> _Task_
Reproduce the full listing that appears beneath this instruction exactly.

> _Given material_
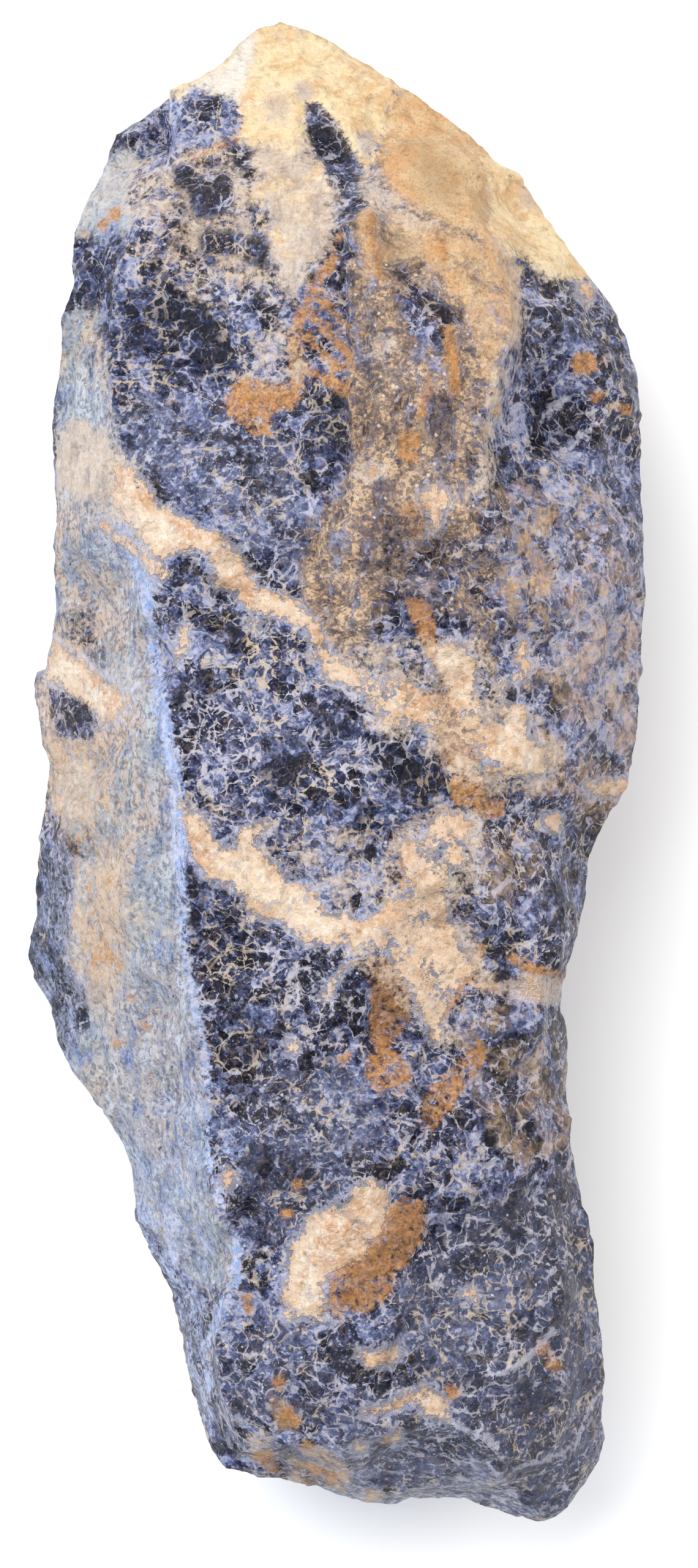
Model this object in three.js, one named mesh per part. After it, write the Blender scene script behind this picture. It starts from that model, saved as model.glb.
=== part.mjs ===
// Rough sodalite stone: one solid lump, broken on every side, lying on a small flat.
// Millimetres, +Z up. +Y is the capped end, -Y the broken end, +X the stone's right; z = 0 is the flat.
import * as THREE from "three";
import { ImprovedNoise } from "three/addons/math/ImprovedNoise.js";

// ---- size of the mesh -------------------------------------------------------------------------
const ROWS = 72;

// ---- outline seen from above, as [x, y, z of the rim] ------------------------------------------
const LEFT_RIM = [
  [-23.6, 59.6, 22], [-26.1, 54.2, 24], [-26.6, 48.0, 25], [-27.4, 41.8, 25], [-28.7, 37.3, 23],
  [-28.1, 29.7, 24], [-27.9, 25.3, 24], [-28.4, 19.2, 23], [-28.2, 16.1, 22], [-28.9, 10.2, 21],
  [-29.5, 7.5, 20], [-28.1, 0.4, 21], [-29.4, -5.3, 19], [-30.3, -9.8, 18], [-30.4, -13.4, 17],
  [-31.1, -18.4, 16], [-30.1, -21.3, 16.5], [-28.3, -23.9, 18], [-27.8, -27.3, 18],
  [-25.5, -30.7, 19], [-23.1, -33.9, 20], [-20.2, -38.9, 21], [-19.7, -45.4, 21],
  [-17.9, -49.3, 20], [-16.2, -52.8, 18], [-15.4, -57.6, 16], [-14.1, -63.3, 15],
  [-12.5, -68.3, 16], [-11.0, -70.2, 18],
];
const RIGHT_RIM = [
  [16.7, 60.6, 21], [19.1, 59.2, 21], [22.0, 54.6, 22], [25.0, 49.8, 23], [28.8, 44.4, 24],
  [30.6, 40.3, 24], [31.0, 35.8, 25], [30.8, 29.0, 25], [31.0, 23.2, 26], [31.3, 16.7, 26],
  [30.7, 8.6, 26], [29.7, 0.8, 26], [28.8, -3.0, 26], [26.3, -8.5, 26], [25.8, -12.8, 27],
  [24.9, -17.1, 27], [23.6, -22.1, 27], [24.1, -28.2, 27], [23.4, -36.2, 27], [24.0, -40.2, 27],
  [25.8, -47.1, 26], [26.0, -51.6, 26], [26.8, -59.6, 24], [26.7, -63.3, 22], [25.8, -68.2, 20],
  [23.2, -73.8, 18],
];
const CAP_RIM = [
  [-23.6, 59.6, 22], [-19.6, 65.1, 21], [-15.4, 68.5, 20], [-10.8, 71.4, 18], [-7.7, 74.6, 17],
  [-4.9, 75.2, 17], [-1.4, 73.7, 17], [3.3, 71.2, 18], [7.0, 69.1, 19], [9.4, 67.4, 20],
  [13.2, 63.5, 20], [16.7, 60.6, 21],
];
const BREAK_RIM = [
  [-11.0, -70.2, 18], [-7.7, -71.1, 20], [-1.8, -71.8, 21], [4.2, -73.3, 20], [9.2, -72.3, 19],
  [13.5, -72.6, 18], [19.0, -74.8, 17], [21.5, -75.2, 17], [23.2, -73.8, 18],
];

// ---- edges running the length of the upper side, capX and breakX where they meet the end rims --
const FOLD = {
  capX: -20.6, breakX: -9.6,
  points: [
    [-23.9, 53.0, 27.0], [-25.2, 44.0, 29.5], [-25.4, 37.0, 29.0], [-25.2, 29.0, 29.5],
    [-25.0, 20.0, 28.5], [-24.6, 12.0, 28.0], [-24.0, 4.0, 28.0], [-24.8, -4.0, 27.0],
    [-26.2, -11.0, 25.0], [-26.0, -20.0, 24.5], [-24.0, -27.0, 25.0], [-21.0, -33.0, 26.5],
    [-17.8, -39.0, 28.0], [-16.9, -47.0, 27.0], [-14.3, -53.4, 29.5], [-13.4, -58.0, 28.0],
    [-12.6, -63.0, 24.0],
  ],
};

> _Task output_
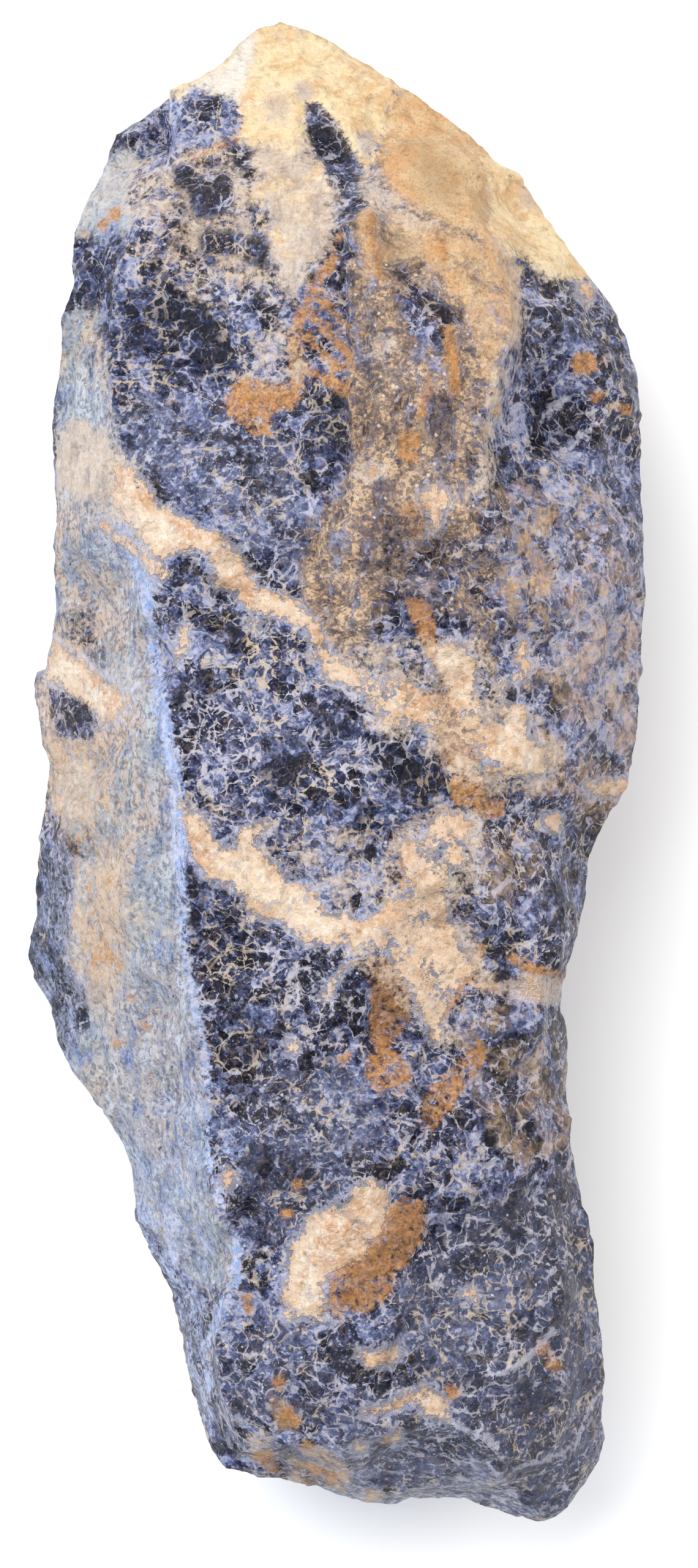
Model this object in three.js, one named mesh per part. After it, write the Blender scene script behind this picture. It starts from that model, saved as model.glb.
=== part.mjs ===
// Rough sodalite stone: one solid lump, broken on every side, lying on a small flat.
// Millimetres, +Z up. +Y is the capped end, -Y the broken end, +X the stone's right; z = 0 is the flat.
import * as THREE from "three";
import { ImprovedNoise } from "three/addons/math/ImprovedNoise.js";

// ---- size of the mesh -------------------------------------------------------------------------
const ROWS = 72;

// ---- outline seen from above, as [x, y, z of the rim] ------------------------------------------
const LEFT_RIM = [
  [-23.6, 59.6, 22], [-26.1, 54.2, 24], [-26.6, 48.0, 25], [-27.4, 41.8, 25], [-28.7, 37.3, 23],
  [-28.1, 29.7, 24], [-27.9, 25.3, 24], [-28.4, 19.2, 23], [-28.2, 16.1, 22], [-28.9, 10.2, 21],
  [-29.5, 7.5, 20], [-28.1, 0.4, 21], [-29.4, -5.3, 19], [-30.3, -9.8, 18], [-30.4, -13.4, 17],
  [-31.1, -18.4, 16], [-30.1, -21.3, 16.5], [-28.3, -23.9, 18], [-27.8, -27.3, 18],
  [-25.5, -30.7, 19], [-23.1, -33.9, 20], [-20.2, -38.9, 21], [-19.7, -45.4, 21],
  [-17.9, -49.3, 20], [-16.2, -52.8, 18], [-15.4, -57.6, 16], [-14.1, -63.3, 15],
  [-12.5, -68.3, 16], [-11.0, -70.2, 18],
];
const RIGHT_RIM = [
  [16.7, 60.6, 21], [19.1, 59.2, 21], [22.0, 54.6, 22], [25.0, 49.8, 23], [28.8, 44.4, 24],
  [30.6, 40.3, 24], [31.0, 35.8, 25], [30.8, 29.0, 25], [31.0, 23.2, 26], [31.3, 16.7, 26],
  [30.7, 8.6, 26], [29.7, 0.8, 26], [28.8, -3.0, 26], [26.3, -8.5, 26], [25.8, -12.8, 27],
  [24.9, -17.1, 27], [23.6, -22.1, 27], [24.1, -28.2, 27], [23.4, -36.2, 27], [24.0, -40.2, 27],
  [25.8, -47.1, 26], [26.0, -51.6, 26], [26.8, -59.6, 24], [26.7, -63.3, 22], [25.8, -68.2, 20],
  [23.2, -73.8, 18],
];
const CAP_RIM = [
  [-23.6, 59.6, 22], [-19.6, 65.1, 21], [-15.4, 68.5, 20], [-10.8, 71.4, 18], [-7.7, 74.6, 17],
  [-4.9, 75.2, 17], [-1.4, 73.7, 17], [3.3, 71.2, 18], [7.0, 69.1, 19], [9.4, 67.4, 20],
  [13.2, 63.5, 20], [16.7, 60.6, 21],
];
const BREAK_RIM = [
  [-11.0, -70.2, 18], [-7.7, -71.1, 20], [-1.8, -71.8, 21], [4.2, -73.3, 20], [9.2, -72.3, 19],
  [13.5, -72.6, 18], [19.0, -74.8, 17], [21.5, -75.2, 17], [23.2, -73.8, 18],
];

// ---- edges running the length of the upper side, capX and breakX where they meet the end rims --
const FOLD = {
  capX: -20.6, breakX: -9.6,
  points: [
    [-23.9, 53.0, 27.0], [-25.2, 44.0, 29.5], [-25.4, 37.0, 29.0], [-25.2, 29.0, 29.5],
    [-25.0, 20.0, 28.5], [-24.6, 12.0, 28.0], [-24.0, 4.0, 28.0], [-24.8, -4.0, 27.0],
    [-26.2, -11.0, 25.0], [-26.0, -20.0, 24.5], [-24.0, -27.0, 25.0], [-21.0, -33.0, 26.5],
    [-17.8, -39.0, 28.0], [-16.9, -47.0, 27.0], [-14.3, -53.4, 29.5], [-13.4, -58.0, 28.0],
    [-12.6, -63.0, 24.0],
  ],
};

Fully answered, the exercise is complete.